Prime Minister Mark Rutte said he would try to form a government with the centre-left Labour party that came second in Wednesday’s election but said third-place eurosceptic Socialists (SP) were not welcome.
“It would be impossible for the (Liberal) VVD to take part in a cabinet with the SP and the (Labour) PvdA,” the pro-business Rutte said after meeting mediator Henk Kamp who has been appointed to explore coalition possibilities.
The victory by Rutte’s VVD with a party record of 41 seats, closely followed by Labour with 38, was a boost for centrist pro-Europe parties at the expense of eurosceptic populists such as Geert Wilders’ far-right PVV party.
Emile Roemer’s hard-left Socialists won 15 seats, putting them in third place along with the far-right PVV, whose leader Wilders said he had “chosen” to be in opposition after collapsing the previous government and precipitating the early elections.
While not as extreme as Wilders, who wants to leave the EU and the eurozone, the Socialists are opposed to transferring further responsibility to Brussels and to the European Stability Mechanism (ESM).
Together VVD and Labour have 79 seats, a majority in the 150-seat parliament but the coalition will likely want more partners who will ultimately have some say in The Hague’s attitude towards Brussels.
But Labour leader Diederik Samsom, a former Greenpeace activist who enjoyed a stellar rise in polls on the back of his performance in televised debates, said that the Socialists “must” join any expanded Liberal-Labour coalition.
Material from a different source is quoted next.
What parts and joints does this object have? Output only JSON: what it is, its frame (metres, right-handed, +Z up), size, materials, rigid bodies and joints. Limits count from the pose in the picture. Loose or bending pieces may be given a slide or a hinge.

“I advised to start exploring the possibility of at least the VVD and the Labour Party” forming a coalition, Samsom said after talks with mediator Kamp.

“I said that there could be reasons for more parties to be involved, and if so then I think that in any case the SP must be involved,” Samsom said.
Mediator Kamp, the social affairs minister in the current cabinet, is meeting party leaders to test the waters for different coalition possibilities.
Labour leader Samsom has already expressed his desire to join the coalition, despite sharp policy differences with the centre-right VVD. Both parties will have to make policy sacrifices in order to govern together.
The election success of Rutte’s VVD and rising star Diederik Samsom’s PvdA suggests that the new coalition will be moderate and marks a victory for parties committed to debt-busting austerity.
The two parties’ success reflected Dutch voters’ desire for an ongoing relationship with the rest of Europe and was seen as keeping the eurozone’s fifth largest economy closely allied with economic powerhouse Germany.
Fiscally prudent Rutte’s government has been allied to German Chancellor Angela Merkel, while Samsom’s calls for stimulus echo those of France’s Socialist President Francois Hollande.
Both parties had lashed out at the EU status quo during campaigning, but the Dutch export-based economy could not afford to call into question membership in the bloc, where it sends 75 percent of its exports.